Hanley International Academy is a preK-8 charter school in Hamtramck, Michigan in Greater Detroit. Prior to opening its new building, the school occupied two separate buildings. The school operates under a contract with Grand Valley State University in Allendale, Michigan. Students are required to wear school uniforms.

==History==
The school began in August 2005. From 2005 to 2006 the student population increased from around 200 to 400. In 2006 Nikki Doby, the business manager of the charter school, said that the influx of the students resulted from the addition of one grade level and the opening of a new building. Doby also said that 90 to 95 percent of Hanley's students lived within the boundaries of the Hamtramck Public Schools school district, and that the new students did not originate from the Detroit Public Schools school district. One of the buildings used by Hanley was originally St. Florian Elementary School, a Roman Catholic Archdiocese of Detroit school which closed in 2006.

As of 2006 many of the students at the charter school were recent immigrants, and of them, many did not speak English. The fandom of the Detroit Tigers became a unifying force for the immigrant students.
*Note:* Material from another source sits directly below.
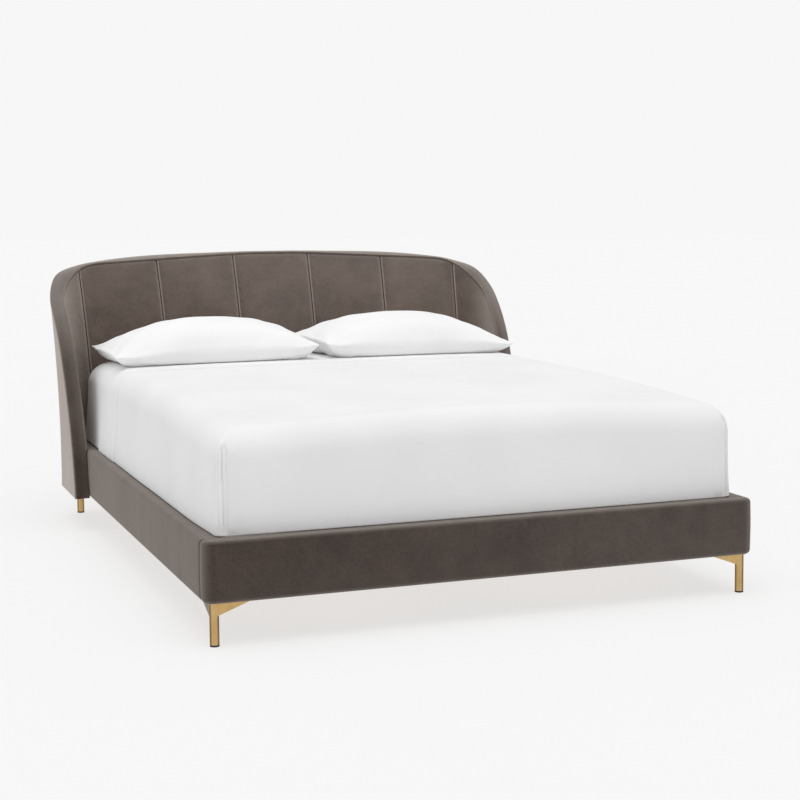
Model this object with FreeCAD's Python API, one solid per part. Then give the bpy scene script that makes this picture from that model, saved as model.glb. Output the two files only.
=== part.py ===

Prior to the opening of its current campus, the school occupied two buildings. Grades Pre-K through 2 attended the Hanley Street campus, and grades 3-8 attended the Poland Street campus. In 2011 the school's current campus opened. It was the first new school building in Hamtramck in over 75 years; the last new school building opened in 1935. Since the opening of the current campus, all grade levels attend the same campus.

==Campus==
The current campus, on Denton Street, has 65000 sqft of space. The 45 classroom building has a capacity of 750 pupils.

Previously grades K-2 were in the Hanley Street Building and 3-6 were in the Poland Street Building.